Nunez, the longtime leader of the service provider, took home $626,823 in salary and benefits in the year beginning July 1, 2017, according to the most recently available federal tax documents filed by the group.

That figure includes work he does for all of ICPH, the homeless policy group founded by pet food magnate and former Village Voice owner Leonard Stern. ICPH, through various divisions, runs three homeless shelters, summer camps for homeless children and another senior residence, the Island Shores, on Staten Island’s South Shore.

Bazerjian said the nonprofit considered putting the Manhattan property on the market in 2015, but changed course.

“We thought we would sell the building outright, but then thought we would contribute back to the community. We thought it would work out,” she said.

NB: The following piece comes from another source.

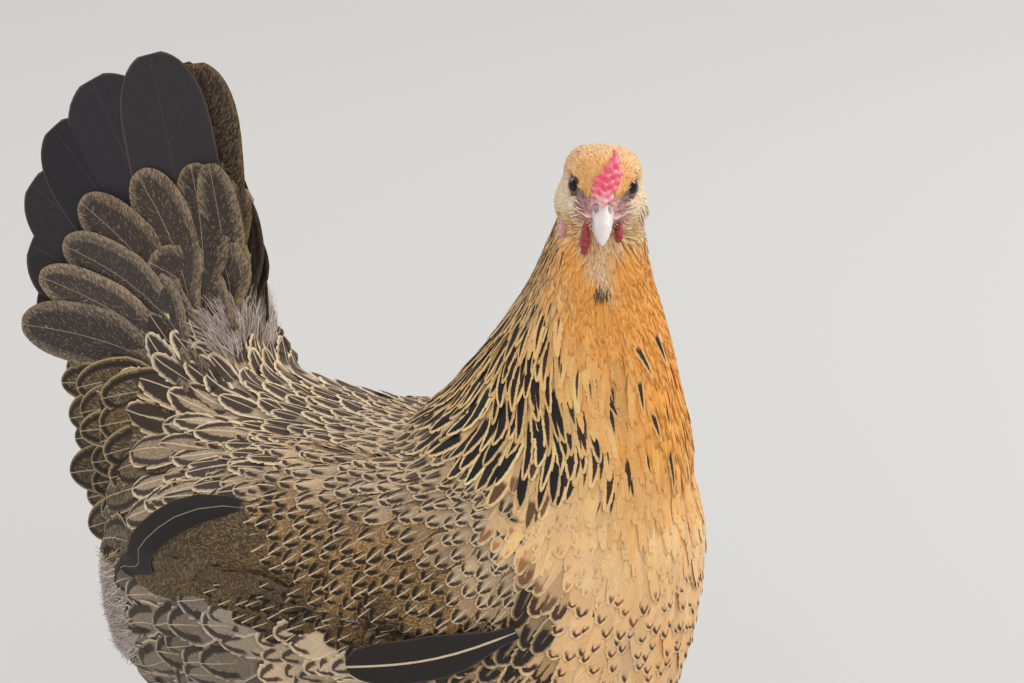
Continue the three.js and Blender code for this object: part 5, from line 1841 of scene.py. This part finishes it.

“After two years running at a deficit, this didn’t work,” Bazerjian said of Riverview.

‘It’s So Devastating’

But Riff said the idea that Riverview — which offers services like housekeeping, laundry, daily meals and social activities — was not in-demand was “just invented.”

People seemed to move in all the time, he said — the newest resident arrived in October. And Riff noted the cafeteria is more full than it’s ever been since he moved from Chicago to be closer to his two sons.

“No one had ever been given any indication that this was in any way temporary,” Riff said.

Riverview resident Muriel Fisher doesn’t know what to do next.

She told THE CITY she left an $811-a-month rent-stabilized apartment in Queens — her home for 52 years — to move to Riverview to be near her only living relative, her grandson.

“It’s so devastating. I don’t know where to turn,” said Fisher, who pays $3,400 a month. “I’m 86 years old. I’m disabled. I walk with a walker.”

Still, Fisher said she’s better off than some others residents, including a 99-year-old Holocaust survivor with memory issues.

Riff said he’s tried to help tenants who are impaired or don’t have relatives close by. Some have started searching for new places to live.

Riff, an attorney who once practiced in California, he’s “prepared to fight” for his Manhattan home.

“To be honest, if I were licensed in New York, I might be in court tomorrow,” he said.